§ **What is expected**
Pick out the lines containing "code".

+++ Records to process +++

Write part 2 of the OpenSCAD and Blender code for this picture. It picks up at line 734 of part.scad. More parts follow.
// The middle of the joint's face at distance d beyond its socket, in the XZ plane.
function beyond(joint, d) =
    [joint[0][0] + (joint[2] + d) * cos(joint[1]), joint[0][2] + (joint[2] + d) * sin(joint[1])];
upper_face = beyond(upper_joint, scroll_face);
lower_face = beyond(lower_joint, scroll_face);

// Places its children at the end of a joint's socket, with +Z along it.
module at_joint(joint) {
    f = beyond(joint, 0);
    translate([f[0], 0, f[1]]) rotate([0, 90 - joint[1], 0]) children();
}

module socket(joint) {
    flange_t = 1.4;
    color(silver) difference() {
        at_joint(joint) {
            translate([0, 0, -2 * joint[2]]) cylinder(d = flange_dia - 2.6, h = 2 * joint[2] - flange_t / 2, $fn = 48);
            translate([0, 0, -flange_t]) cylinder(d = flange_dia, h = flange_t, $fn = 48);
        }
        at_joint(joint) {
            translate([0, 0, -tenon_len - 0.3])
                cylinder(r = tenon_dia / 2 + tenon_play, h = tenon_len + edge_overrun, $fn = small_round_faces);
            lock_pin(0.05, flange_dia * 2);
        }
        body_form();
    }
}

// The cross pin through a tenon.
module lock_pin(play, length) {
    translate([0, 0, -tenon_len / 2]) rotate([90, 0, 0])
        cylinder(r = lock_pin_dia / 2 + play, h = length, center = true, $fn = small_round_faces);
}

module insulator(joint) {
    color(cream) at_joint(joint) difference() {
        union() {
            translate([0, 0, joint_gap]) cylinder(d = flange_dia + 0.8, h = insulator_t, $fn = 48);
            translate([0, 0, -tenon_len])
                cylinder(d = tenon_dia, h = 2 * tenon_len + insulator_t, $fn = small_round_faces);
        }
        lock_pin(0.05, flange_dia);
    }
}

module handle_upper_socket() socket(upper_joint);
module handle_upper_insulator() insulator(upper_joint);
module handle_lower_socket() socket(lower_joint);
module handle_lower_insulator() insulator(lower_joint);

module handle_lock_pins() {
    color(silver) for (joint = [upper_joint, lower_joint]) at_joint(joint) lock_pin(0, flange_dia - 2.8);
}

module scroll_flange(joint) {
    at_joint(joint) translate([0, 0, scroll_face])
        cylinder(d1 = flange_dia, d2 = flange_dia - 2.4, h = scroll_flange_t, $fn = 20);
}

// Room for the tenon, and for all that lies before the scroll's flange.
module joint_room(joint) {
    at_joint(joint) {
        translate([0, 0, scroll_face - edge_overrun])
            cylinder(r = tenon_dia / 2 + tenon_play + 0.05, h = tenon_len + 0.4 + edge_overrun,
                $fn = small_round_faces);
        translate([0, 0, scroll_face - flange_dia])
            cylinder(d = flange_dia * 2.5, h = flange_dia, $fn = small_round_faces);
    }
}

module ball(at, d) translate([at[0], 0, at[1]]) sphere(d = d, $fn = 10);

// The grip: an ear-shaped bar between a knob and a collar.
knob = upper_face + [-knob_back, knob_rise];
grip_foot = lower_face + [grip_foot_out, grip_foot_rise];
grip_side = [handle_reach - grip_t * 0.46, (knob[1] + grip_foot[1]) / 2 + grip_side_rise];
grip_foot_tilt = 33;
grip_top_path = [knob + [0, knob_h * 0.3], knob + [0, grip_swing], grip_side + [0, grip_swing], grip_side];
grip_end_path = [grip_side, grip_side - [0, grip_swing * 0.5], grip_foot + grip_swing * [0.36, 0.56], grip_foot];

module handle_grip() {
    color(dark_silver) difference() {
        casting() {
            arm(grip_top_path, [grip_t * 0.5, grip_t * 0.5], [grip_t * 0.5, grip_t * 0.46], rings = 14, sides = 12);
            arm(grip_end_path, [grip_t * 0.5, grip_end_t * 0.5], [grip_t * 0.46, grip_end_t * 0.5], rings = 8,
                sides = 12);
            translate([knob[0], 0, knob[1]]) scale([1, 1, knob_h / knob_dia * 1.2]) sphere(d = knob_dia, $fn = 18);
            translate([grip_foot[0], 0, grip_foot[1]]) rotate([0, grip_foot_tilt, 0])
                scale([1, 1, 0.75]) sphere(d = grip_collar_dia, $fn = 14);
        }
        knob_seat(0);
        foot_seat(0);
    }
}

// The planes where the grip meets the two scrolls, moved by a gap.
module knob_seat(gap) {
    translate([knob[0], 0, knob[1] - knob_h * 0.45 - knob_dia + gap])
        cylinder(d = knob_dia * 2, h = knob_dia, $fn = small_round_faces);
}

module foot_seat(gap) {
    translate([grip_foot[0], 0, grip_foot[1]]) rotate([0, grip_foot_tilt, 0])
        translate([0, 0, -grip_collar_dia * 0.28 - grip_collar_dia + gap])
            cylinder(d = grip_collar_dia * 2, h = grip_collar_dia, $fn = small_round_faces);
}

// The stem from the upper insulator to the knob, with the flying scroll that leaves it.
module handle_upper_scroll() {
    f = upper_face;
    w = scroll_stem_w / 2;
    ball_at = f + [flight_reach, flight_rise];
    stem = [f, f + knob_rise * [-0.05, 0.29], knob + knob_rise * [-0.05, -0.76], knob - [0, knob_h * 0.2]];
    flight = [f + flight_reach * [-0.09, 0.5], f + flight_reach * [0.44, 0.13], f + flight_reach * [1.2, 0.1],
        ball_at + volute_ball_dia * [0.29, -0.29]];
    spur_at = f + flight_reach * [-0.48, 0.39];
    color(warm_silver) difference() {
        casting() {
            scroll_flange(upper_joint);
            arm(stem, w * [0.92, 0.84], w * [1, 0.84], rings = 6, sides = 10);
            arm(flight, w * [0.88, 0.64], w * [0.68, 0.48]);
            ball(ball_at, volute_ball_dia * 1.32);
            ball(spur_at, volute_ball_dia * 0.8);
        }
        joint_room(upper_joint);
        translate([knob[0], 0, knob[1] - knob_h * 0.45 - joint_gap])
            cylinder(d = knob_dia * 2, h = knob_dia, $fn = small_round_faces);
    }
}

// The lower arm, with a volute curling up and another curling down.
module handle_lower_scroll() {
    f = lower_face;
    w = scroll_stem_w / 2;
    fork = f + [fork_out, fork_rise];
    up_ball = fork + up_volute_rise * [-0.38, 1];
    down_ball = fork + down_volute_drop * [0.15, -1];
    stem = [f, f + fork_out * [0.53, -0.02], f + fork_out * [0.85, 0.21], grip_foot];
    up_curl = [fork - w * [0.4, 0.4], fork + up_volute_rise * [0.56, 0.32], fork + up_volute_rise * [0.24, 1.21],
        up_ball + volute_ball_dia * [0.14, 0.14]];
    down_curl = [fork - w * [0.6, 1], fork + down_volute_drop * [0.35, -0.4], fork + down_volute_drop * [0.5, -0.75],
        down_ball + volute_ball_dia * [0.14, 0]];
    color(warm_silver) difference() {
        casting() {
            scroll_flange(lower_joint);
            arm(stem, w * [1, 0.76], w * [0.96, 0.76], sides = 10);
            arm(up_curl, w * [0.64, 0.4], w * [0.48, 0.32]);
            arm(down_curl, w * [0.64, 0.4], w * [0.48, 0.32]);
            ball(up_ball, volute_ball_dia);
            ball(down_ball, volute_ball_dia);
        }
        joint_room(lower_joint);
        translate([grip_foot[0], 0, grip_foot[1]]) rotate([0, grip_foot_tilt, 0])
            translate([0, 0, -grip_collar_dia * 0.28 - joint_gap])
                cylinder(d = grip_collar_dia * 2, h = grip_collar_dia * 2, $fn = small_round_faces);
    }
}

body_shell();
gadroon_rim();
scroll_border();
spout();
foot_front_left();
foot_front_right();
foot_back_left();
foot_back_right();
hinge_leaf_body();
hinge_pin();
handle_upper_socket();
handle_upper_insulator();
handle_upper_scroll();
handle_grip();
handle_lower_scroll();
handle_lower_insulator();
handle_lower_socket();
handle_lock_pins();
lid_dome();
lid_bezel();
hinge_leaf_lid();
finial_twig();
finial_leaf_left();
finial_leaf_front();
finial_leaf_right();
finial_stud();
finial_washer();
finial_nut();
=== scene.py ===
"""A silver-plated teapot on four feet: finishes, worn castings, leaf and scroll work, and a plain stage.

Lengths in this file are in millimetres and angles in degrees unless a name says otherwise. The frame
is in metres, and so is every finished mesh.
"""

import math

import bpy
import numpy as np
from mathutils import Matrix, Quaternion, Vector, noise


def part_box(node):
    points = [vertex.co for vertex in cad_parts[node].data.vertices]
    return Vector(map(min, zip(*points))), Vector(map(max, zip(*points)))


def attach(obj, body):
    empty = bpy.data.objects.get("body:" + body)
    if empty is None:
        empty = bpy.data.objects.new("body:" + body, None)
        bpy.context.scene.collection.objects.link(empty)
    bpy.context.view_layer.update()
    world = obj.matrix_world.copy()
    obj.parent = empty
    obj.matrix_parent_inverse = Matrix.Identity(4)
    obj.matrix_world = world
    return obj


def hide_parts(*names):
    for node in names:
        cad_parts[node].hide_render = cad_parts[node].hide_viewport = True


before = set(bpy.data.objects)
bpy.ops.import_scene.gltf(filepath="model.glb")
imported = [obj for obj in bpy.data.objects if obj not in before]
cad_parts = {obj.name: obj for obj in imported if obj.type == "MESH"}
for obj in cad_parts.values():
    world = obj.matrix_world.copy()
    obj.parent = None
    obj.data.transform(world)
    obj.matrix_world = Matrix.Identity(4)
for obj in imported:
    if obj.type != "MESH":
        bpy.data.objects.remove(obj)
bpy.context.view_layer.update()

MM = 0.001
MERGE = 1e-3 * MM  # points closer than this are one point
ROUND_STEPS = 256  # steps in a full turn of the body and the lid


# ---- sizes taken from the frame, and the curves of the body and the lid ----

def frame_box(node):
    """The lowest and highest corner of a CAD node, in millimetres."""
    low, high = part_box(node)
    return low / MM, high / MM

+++
+++ Records to process +++

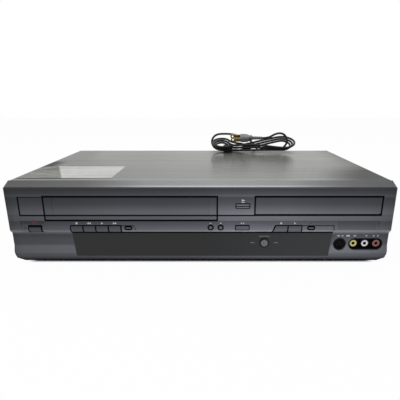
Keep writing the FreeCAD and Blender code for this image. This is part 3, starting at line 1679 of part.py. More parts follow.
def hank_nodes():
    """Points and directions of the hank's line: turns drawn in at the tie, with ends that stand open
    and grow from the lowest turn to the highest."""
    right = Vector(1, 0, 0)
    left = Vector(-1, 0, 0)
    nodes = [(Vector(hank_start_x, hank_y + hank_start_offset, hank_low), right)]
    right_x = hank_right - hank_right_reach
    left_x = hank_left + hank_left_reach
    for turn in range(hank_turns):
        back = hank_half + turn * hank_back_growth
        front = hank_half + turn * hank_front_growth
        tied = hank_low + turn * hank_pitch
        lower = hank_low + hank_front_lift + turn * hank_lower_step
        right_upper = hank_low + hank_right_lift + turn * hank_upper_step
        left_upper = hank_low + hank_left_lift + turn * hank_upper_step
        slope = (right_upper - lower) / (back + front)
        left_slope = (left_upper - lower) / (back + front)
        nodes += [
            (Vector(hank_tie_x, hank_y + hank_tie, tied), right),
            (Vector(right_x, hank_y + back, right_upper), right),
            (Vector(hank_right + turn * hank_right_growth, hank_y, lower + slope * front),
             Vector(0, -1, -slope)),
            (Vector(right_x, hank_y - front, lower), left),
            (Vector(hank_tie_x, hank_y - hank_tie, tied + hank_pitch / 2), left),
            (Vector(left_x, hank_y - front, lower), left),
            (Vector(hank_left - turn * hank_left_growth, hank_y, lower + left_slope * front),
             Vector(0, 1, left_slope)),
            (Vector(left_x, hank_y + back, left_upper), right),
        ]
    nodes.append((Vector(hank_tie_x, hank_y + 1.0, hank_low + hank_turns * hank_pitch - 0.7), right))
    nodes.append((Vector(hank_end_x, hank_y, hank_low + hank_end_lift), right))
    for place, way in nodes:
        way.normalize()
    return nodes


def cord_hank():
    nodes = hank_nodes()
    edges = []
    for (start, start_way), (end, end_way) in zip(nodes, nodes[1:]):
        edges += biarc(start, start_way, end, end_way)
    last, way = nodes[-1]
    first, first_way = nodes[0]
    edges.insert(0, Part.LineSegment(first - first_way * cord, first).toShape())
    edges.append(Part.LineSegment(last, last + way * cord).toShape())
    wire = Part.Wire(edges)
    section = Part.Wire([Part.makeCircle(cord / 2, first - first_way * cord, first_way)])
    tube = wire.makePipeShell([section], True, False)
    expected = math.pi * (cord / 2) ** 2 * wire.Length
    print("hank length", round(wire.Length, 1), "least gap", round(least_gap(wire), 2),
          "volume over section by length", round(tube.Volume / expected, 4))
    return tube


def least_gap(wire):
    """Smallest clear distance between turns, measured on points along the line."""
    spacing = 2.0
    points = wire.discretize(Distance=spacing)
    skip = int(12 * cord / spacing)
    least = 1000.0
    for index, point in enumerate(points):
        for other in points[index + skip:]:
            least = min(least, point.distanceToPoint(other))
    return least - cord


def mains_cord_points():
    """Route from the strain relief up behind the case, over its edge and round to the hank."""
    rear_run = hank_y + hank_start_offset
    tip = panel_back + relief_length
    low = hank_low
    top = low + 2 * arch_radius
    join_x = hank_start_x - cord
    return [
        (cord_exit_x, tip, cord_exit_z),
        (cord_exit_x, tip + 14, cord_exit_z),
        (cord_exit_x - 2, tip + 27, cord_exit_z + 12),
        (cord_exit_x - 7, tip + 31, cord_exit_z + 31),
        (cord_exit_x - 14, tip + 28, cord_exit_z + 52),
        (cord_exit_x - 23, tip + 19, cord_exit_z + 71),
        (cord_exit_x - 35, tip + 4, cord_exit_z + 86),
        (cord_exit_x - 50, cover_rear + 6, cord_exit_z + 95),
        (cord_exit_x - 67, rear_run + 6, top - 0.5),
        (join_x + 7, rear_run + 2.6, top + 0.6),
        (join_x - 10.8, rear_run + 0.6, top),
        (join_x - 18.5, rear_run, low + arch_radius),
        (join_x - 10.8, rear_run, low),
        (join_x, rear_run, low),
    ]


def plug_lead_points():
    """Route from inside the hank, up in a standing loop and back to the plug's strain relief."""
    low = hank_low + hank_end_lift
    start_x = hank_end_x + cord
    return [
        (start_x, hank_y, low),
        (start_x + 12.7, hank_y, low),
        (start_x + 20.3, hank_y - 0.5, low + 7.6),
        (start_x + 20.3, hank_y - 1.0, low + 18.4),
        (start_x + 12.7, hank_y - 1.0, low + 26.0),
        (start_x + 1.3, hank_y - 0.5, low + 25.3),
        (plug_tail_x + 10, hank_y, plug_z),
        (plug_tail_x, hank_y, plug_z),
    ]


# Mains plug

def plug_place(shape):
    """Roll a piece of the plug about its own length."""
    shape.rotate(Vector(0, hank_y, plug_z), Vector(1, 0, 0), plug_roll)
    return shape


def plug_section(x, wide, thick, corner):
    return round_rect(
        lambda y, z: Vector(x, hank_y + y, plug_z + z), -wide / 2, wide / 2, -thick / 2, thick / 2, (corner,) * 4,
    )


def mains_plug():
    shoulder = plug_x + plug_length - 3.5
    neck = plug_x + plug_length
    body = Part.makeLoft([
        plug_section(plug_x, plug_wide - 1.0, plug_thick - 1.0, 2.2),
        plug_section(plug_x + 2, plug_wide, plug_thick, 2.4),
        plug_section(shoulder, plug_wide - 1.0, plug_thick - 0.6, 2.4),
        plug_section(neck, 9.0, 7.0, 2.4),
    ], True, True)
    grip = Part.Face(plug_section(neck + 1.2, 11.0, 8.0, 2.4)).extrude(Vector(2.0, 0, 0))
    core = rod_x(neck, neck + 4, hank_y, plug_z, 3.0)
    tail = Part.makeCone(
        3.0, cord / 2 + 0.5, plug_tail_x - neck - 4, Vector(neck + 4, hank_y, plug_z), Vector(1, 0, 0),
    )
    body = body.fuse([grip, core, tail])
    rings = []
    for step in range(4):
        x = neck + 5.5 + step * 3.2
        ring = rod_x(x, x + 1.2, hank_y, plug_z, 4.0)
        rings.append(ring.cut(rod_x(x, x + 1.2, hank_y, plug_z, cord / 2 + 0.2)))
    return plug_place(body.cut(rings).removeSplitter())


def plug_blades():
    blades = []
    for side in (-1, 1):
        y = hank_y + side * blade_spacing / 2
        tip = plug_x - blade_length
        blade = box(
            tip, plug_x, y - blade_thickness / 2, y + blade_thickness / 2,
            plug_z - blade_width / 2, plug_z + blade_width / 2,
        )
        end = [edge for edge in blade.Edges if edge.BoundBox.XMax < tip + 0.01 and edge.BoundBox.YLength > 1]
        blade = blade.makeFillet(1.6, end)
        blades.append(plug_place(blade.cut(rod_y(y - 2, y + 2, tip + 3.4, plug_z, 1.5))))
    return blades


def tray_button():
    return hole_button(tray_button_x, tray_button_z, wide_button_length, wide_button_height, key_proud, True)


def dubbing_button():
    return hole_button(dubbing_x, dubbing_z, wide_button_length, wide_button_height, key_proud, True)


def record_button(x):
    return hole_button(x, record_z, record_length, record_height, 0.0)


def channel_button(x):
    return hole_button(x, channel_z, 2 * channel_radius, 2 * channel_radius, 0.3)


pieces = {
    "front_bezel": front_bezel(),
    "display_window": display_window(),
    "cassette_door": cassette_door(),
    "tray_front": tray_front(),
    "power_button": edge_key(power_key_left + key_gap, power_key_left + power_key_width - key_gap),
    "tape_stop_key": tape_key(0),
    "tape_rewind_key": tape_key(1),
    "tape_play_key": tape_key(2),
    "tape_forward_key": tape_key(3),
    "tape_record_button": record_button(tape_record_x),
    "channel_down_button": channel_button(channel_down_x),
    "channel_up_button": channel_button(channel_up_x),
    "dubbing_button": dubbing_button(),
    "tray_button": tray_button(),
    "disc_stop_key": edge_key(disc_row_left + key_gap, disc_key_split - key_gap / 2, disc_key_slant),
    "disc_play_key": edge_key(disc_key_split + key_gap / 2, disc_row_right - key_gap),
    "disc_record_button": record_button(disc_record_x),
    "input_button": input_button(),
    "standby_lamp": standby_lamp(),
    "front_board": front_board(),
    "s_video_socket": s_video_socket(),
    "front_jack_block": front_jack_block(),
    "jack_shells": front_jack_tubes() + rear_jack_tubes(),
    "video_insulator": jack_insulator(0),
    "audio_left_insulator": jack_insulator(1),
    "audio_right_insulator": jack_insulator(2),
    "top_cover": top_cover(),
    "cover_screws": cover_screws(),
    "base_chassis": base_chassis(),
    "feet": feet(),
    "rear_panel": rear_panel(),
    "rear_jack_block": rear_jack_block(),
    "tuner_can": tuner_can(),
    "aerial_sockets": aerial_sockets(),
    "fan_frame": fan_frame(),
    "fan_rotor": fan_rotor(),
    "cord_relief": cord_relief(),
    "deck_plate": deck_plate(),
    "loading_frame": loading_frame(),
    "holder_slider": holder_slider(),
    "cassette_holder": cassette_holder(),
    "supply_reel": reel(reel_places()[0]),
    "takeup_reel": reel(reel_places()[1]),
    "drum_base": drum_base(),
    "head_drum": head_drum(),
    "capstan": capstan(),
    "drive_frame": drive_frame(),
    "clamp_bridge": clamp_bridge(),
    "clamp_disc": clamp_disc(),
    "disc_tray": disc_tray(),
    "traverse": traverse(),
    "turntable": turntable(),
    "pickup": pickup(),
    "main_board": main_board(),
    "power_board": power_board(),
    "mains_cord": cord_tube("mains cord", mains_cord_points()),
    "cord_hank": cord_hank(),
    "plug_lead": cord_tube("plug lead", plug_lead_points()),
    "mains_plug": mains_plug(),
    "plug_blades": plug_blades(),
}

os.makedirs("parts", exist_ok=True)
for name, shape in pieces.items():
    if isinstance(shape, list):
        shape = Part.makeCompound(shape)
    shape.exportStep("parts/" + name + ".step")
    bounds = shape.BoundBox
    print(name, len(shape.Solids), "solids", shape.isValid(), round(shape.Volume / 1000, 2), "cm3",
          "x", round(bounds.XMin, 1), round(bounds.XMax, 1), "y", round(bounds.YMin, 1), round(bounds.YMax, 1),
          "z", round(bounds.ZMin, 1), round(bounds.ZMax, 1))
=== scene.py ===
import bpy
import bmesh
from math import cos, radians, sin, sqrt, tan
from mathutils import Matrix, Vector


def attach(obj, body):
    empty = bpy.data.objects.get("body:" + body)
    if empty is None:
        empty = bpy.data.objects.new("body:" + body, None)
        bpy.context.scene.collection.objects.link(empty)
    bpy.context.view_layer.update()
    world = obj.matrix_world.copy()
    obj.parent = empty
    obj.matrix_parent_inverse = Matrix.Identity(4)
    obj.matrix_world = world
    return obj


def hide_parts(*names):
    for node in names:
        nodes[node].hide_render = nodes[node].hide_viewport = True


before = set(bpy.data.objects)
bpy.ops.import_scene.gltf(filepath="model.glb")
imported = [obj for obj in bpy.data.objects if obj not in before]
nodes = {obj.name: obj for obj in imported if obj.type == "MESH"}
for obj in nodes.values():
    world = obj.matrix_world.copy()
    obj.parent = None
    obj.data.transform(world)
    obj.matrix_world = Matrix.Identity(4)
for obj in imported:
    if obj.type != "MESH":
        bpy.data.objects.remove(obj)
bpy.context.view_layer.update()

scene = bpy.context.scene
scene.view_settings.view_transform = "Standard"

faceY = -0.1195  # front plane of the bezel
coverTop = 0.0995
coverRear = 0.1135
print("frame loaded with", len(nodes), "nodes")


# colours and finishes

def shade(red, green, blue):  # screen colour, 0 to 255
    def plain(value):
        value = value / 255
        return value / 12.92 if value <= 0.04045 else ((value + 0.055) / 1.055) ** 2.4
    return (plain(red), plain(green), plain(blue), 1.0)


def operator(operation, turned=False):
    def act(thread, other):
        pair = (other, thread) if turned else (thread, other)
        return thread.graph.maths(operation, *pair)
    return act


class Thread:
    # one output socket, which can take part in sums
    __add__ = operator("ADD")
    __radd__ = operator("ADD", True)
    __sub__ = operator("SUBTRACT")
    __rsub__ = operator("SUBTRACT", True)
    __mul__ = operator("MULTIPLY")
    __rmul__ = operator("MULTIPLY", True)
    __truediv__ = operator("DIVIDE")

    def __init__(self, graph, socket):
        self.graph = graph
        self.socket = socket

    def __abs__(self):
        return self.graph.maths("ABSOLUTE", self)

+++

§ **Task response**
Write part 2 of the OpenSCAD and Blender code for this picture. It picks up at line 734 of part.scad. More parts follow.
Keep writing the FreeCAD and Blender code for this image. This is part 3, starting at line 1679 of part.py. More parts follow.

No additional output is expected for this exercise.